Jimmy is a clinically overweight teen who is starting high school. He is immediately the target for relentless bullying but tries ignoring his classmates’ tormenting by focusing his attention on losing weight and trying to win over a girl he fancies in his classroom.
Based on a novel by Diane Lang and Michael Buchanan, this is a serviceable lesson about how children can attempt to keep a positive attitude despite facing all sorts of adversities. Said adversities Jimmy faces start as typical bullying, which is portrayed in this film in a realistic fashion, and escalates to extremely serious issues regarding his best friend, whom is facing even greater challenges living in a broken home with an alcoholic father.
The characters are beyond just archetypes such as the common, sympathetic protagonist, misunderstood but cute girl, goofy buddy, and meat-head antagonists. The performances from the lead and supporting cast are solid and help to liven our interest in the characters’ conflicts instead of becoming bored by seeing them simply go through the motions.
There is a strange subplot where Jimmy and his best friend attempt to fish out a child murderer by using Myspace. Said subplot places an interesting spin on the bullying theme because Jimmy is using his sister as a part of this scheme and embarrasses her in the process. Jimmy, and us through Jimmy, learn about bullying by seeing him as a victim as well as acting out as a bully himself.

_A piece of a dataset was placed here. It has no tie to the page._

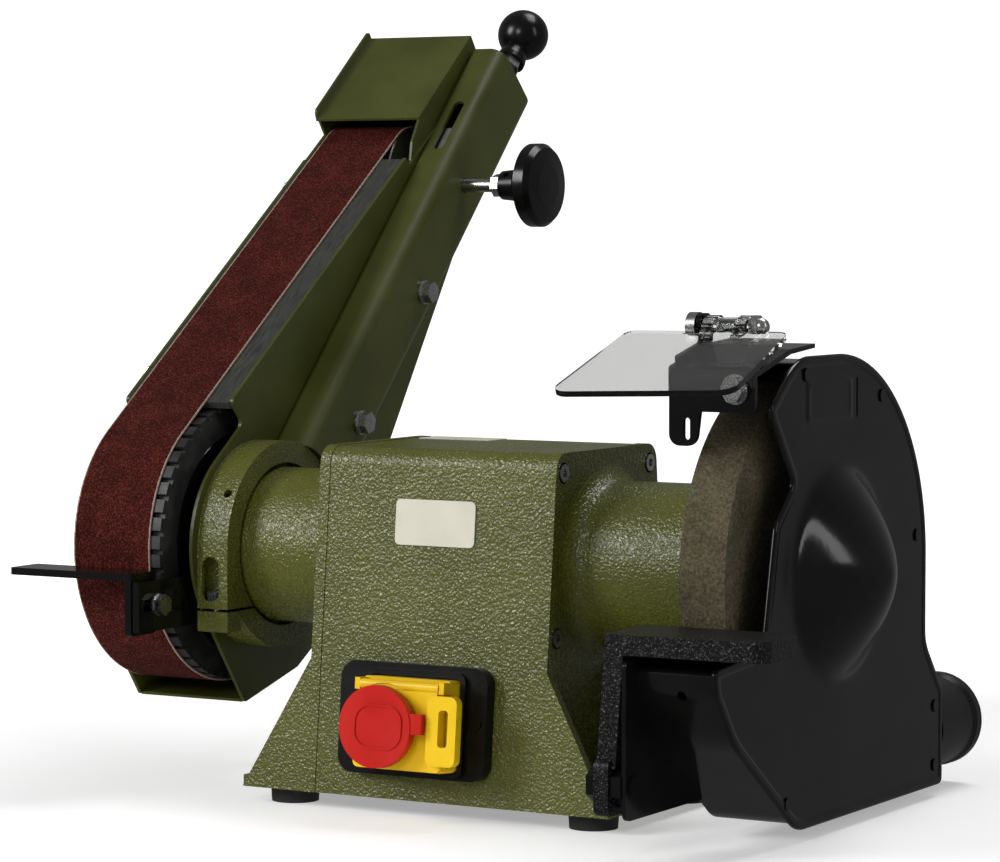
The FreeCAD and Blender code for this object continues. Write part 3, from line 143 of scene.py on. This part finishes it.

There is a slight Christian angle to this film but it is not of the preachy sort that makes it unrelatable to those outside of the religion. It is simply a part of the characters’ lives and a device used for Jimmy to nervously ask out his crush.
As mentioned before, there are some extremely serious issues being dealt with. The DVD packaging advertises the film as “Family Approved,” but parents out there should be warned that there are mentions and/or depictions of self-mutilation, drinking, and abuse both verbal and physical (coming from adults and children). I fully advocate parents showing this film to their kids because it deals with such heavy subjects and does not shy away when the situation is uncomfortable to witness. The main characters experience great pain and have to endure by finding strength within, instead of being saved by some external scapegoat, deus ex machina, or fantasy wish fulfillment like other “family films might. With that in mind, if parents do choose to show this to their children, they should be prepared to discuss it so that there are no misunderstandings. The issues in this film are important but could be shocking to sensitive viewers.
Widescreen 1.85:1. HD TVs frequently reveal any flaws a DVD presentation may contain that a Blu Ray would have possibly mended, or a lesser television may have masked. The picture quality is not the crispest on this film but, even on an HD TV, it does not look too bad. The film’s lower budget means that darker scenes can be a little bit cloudy, and there is nothing too fancy happening when the director tries to be stylish with the visuals (such as a bloom when Jimmy wakes up in a haze to the sounds of his best friend in a fight).
English Dolby Digital 2.0 Stereo. It’s a shame that this isn’t offered in Surround but the sound is still nicely presented. The dialogue and music are clear and mixed well together.
I feel obligated to mention how frustrating the menu is to navigate, and there isn’t another section that is more appropriate. There should be more Play All options for the bonus interviews and the main menu should be easier to return to without cycling through all scenes etc.
Cast Interviews: Essentially trailers for the film where the central cast make basic, descriptive comments about their characters and their relationship to the story. Five interviews/trailers in total.
Commentary by the Director and the Authors of the Novel: A nice dynamic having the Director speak about the production of the film while having the novel’s writer’s offer their reactions to seeing the result of the adaptation from one medium to another.
Bullying Prevention Info: A DVD rom bonus that is available if you place the disc into your computer. This is a very nice, appropriate companion to this film.
Book Preview: Accessed the same as DVD rom “Bullying Prevention” info.
This film doesn’t reinvent the wheel with its storytelling, but it does make for a nice lesson in understanding what it means to struggle as a teenager in the face of bullying, be it from classmates, family or even adults. More life lessons than entertainment, to be used to instigate conversations with young people, not for relaxing with a bowl of popcorn in hand.